* _What to do_
Copy exactly the lines from the one containing "table_screw();" through the one containing "for body, members", both included, and nothing else.
-- -- --
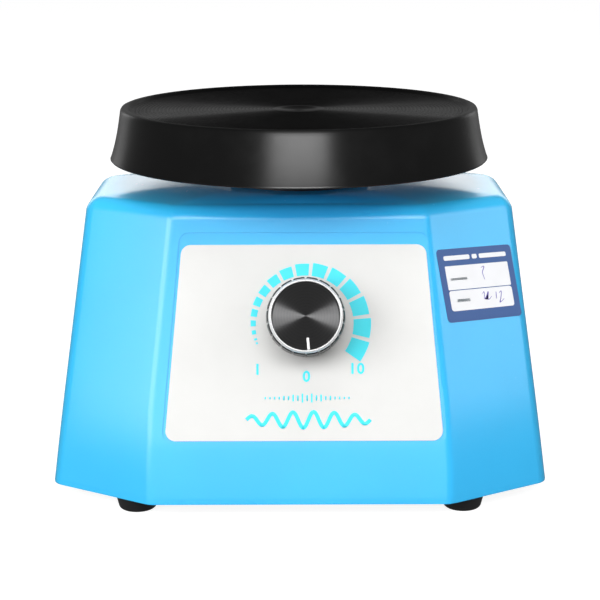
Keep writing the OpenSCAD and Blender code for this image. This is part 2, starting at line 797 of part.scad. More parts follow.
// a lead swept along its route as one eight-sided tube
module lead(route) {
    p = smooth_route(route);
    n = 8;
    rings = [for (i = [0 : len(p) - 1]) let (h = heading(p, i),
        s = carried(p, i, sideways(heading(p, 0))), u = cross(h, s))
        for (k = [0 : n - 1]) p[i] + lead_r * (cos(k * 360 / n) * s + sin(k * 360 / n) * u)];
    last = (len(p) - 1) * n;
    polyhedron(rings, concat([[for (k = [0 : n - 1]) n - 1 - k]],
        [[for (k = [0 : n - 1]) last + k]],
        [for (i = [0 : len(p) - 2], k = [0 : n - 1])
            [i * n + k, i * n + (k + 1) % n, (i + 1) * n + (k + 1) % n, (i + 1) * n + k]]));
}

module pot_leads() {
    tip = pot_r + 4.1;
    back = panel_back + 5.7;
    tip_y = -depth_at(dial_z) - tip * sin(panel_lean) + back * cos(panel_lean);
    tip_z = dial_z - tip * cos(panel_lean) - back * sin(panel_lean);
    color("#d9d23a") for (s = [-1, 0, 1])
        lead([[dial_x + s * 4, tip_y, tip_z], [dial_x / 2 + s * 4, tip_y + 1, tip_z - 9],
            [s * 4, board_y + 9, tip_z - 15], [s * 4, board_y + 9, board_top + 0.05]]);
}

module coil_leads() {
    color("#d3372c") for (i = [0, 1])
        lead([[15 + i * 5.5, board_y + 5.1, board_top + 3], [15 + i * 5, -29, board_top + 4],
            [10 + i * 4, -25.5, board_top + 11], [6 + i * 4, -24.2, board_top + 17]]);
}

module mains_leads() {
    // inner end of the gland and rear end of the fuse holder
    in_y = depth_at(kink_z + gland_z) - (wall + 7.6) * cos(panel_lean);
    in_z = kink_z + gland_z - (wall + 7.6) * sin(panel_lean);
    end_y = depth_at(kink_z + fuse_z) - 28.1 * cos(panel_lean);
    end_z = kink_z + fuse_z - 28.1 * sin(panel_lean);
    land_y = board_y + 9.5;
    color("#7a4a2a") {
        lead([[-gland_x - 1.2, in_y, in_z], [-33, 32, 24], [-33, 0, 20], [-30, -24, 21],
            [-20, land_y, 20], [-20, land_y, board_top + 0.05]]);
        lead([[-gland_x + 1.2, in_y, in_z], [-24, 34, 26], [2, 30, 24], [fuse_x - 6, 26.5, 27],
            [fuse_x - 2.2, end_y - 7, end_z - 2.5], [fuse_x - 2.2, end_y, end_z]]);
        lead([[fuse_x + 2.2, end_y, end_z], [fuse_x + 2.2, end_y - 7, end_z - 3],
            [fuse_x - 2, 26, 20], [0, 30, 18], [-24, 28, 20], [-28.5, 4, 22.5], [-27, -22, 22.5],
            [-16.5, land_y, 20], [-16.5, land_y, board_top + 0.05]]);
    }
}

housing();
base_plate();
foot(-1, -1);  // foot_front_left
foot(1, -1);  // foot_front_right
foot(-1, 1);  // foot_rear_left
foot(1, 1);  // foot_rear_right
foot_screws();
panel_label();
scale_marks();
inspection_sticker();
rating_plate();
knob_body();
knob_ring();
knob_cap();
knob_pointer();
knob_set_screw();
pot_shaft();
pot_body();
pot_washer();
pot_nut();
control_board();
board_standoffs();
board_screws();
triac();
heat_sink();
capacitor();
terminal_block();
magnet_bracket();
bracket_screws();
magnet_core();
core_bolts();
core_nuts();
coil_bobbin();
coil_winding();
pillars();
pillar_screws();
rubber_mounts();
carrier_plate();
carrier_nuts();
armature_plate();
armature_screws();
table_stem();
stem_screws();
table_disc();
table_screw();
dust_boot();
tray();
cord_gland();
gland_nut();
fuse_holder();
fuse_nut();
fuse_cap();
fuse();
pot_leads();
coil_leads();
mains_leads();
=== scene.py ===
"""Looks of a small bench vibrator: tapered shell, speed dial, ribbed rubber tray and its works."""

import json
import logging
import math
from dataclasses import dataclass, field
from enum import Enum
from typing import Iterable, Optional, Protocol, Sequence, Union

import bmesh
import bpy
from mathutils import Matrix, Vector

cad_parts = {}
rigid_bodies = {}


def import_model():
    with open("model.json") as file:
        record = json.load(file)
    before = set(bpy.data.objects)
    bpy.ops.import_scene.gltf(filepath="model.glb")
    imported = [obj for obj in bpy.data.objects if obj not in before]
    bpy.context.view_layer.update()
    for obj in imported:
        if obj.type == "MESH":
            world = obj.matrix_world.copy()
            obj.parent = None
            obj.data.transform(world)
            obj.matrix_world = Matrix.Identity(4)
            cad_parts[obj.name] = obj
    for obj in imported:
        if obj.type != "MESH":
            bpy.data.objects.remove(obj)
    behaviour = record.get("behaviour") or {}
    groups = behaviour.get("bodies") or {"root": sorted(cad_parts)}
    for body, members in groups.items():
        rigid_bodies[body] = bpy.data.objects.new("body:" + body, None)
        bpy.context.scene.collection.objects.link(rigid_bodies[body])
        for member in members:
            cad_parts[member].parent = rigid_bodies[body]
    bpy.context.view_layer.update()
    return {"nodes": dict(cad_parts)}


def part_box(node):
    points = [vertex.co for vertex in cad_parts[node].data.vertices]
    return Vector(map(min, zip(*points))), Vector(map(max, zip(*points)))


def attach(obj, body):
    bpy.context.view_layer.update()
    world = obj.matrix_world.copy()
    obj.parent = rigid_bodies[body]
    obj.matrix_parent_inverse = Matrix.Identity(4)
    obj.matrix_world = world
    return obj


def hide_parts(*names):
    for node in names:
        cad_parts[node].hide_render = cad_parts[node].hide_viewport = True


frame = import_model()

LOG = logging.getLogger("vibrator")
MM = 0.001
FULL_TURN = 2 * math.pi
Colour = tuple[float, float, float]
Spot = tuple[float, float, float]
Point = tuple[float, float]
Body = tuple[list, list]
Number = Union[int, float]


class Reach(Enum):
    """Which pieces a lamp lights: only those named, or all but those."""

    ONLY = "INCLUDE"
    EXCEPT = "EXCLUDE"


# ---------------------------------------------------------------- shader maths


class Value:
    """A number that varies over a surface: one output socket with Python's operators."""

    def __init__(self, graph: "Graph", socket: bpy.types.NodeSocket) -> None:
        """Wraps a socket.

        Args:
            graph: the material's node graph.
            socket: the output that carries the number.
        """
        self.graph = graph
        self.socket = socket

    def _math(self, operation: str, first: "Term", second: "Term" = 0.0) -> "Value":
        """Adds one Math node.

        Args:
            operation: the Math node's operation.
            first: its first input.
            second: its second input.

        Returns:
            The node's output.
        """
        node = self.graph.node("ShaderNodeMath", {"operation": operation}, {0: first, 1: second})
        return Value(self.graph, node.outputs[0])

    def __add__(self, other: "Term") -> "Value":
        """self + other."""
        return self._math("ADD", self, other)

    __radd__ = __add__

    def __sub__(self, other: "Term") -> "Value":
        """self - other."""
        return self._math("SUBTRACT", self, other)

    def __rsub__(self, other: "Term") -> "Value":
        """other - self."""
        return self._math("SUBTRACT", other, self)

    def __mul__(self, other: "Term") -> "Value":
        """self * other."""
        return self._math("MULTIPLY", self, other)

    __rmul__ = __mul__

    def __pow__(self, other: "Term") -> "Value":
        """self ** other."""
        return self._math("POWER", self, other)

    def over(self, limit: "Term") -> "Value":
        """1 where the value is above the limit, else 0."""
        return self._math("GREATER_THAN", self, limit)

    def wrapped(self) -> "Value":
        """The value's fractional part."""
        return self._math("FRACT", self)

    def sine(self) -> "Value":
        """The sine of the value in radians."""
        return self._math("SINE", self)

    def waves(self, pitch: float) -> "Value":
        """A wave between 0 and 1 that repeats at a pitch in the value's own unit."""
        return (self * (FULL_TURN / pitch)).sine() * 0.5 + 0.5

    def between(self, low: Number, high: Number) -> "Value":
        """Eases from 0 at low to 1 at high.

        Args:
            low: where the ease starts.
            high: where it ends.

        Returns:
            The eased value.
        """
        node = self.graph.node(
            "ShaderNodeMapRange", {"interpolation_type": "SMOOTHSTEP"}, {0: self, 1: low, 2: high}
        )
        return Value(self.graph, node.outputs[0])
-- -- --
* _Response for this exercise_
table_screw();
dust_boot();
tray();
cord_gland();
gland_nut();
fuse_holder();
fuse_nut();
fuse_cap();
fuse();
pot_leads();
coil_leads();
mains_leads();
=== scene.py ===
"""Looks of a small bench vibrator: tapered shell, speed dial, ribbed rubber tray and its works."""

import json
import logging
import math
from dataclasses import dataclass, field
from enum import Enum
from typing import Iterable, Optional, Protocol, Sequence, Union

import bmesh
import bpy
from mathutils import Matrix, Vector

cad_parts = {}
rigid_bodies = {}


def import_model():
    with open("model.json") as file:
        record = json.load(file)
    before = set(bpy.data.objects)
    bpy.ops.import_scene.gltf(filepath="model.glb")
    imported = [obj for obj in bpy.data.objects if obj not in before]
    bpy.context.view_layer.update()
    for obj in imported:
        if obj.type == "MESH":
            world = obj.matrix_world.copy()
            obj.parent = None
            obj.data.transform(world)
            obj.matrix_world = Matrix.Identity(4)
            cad_parts[obj.name] = obj
    for obj in imported:
        if obj.type != "MESH":
            bpy.data.objects.remove(obj)
    behaviour = record.get("behaviour") or {}
    groups = behaviour.get("bodies") or {"root": sorted(cad_parts)}
    for body, members in groups.items():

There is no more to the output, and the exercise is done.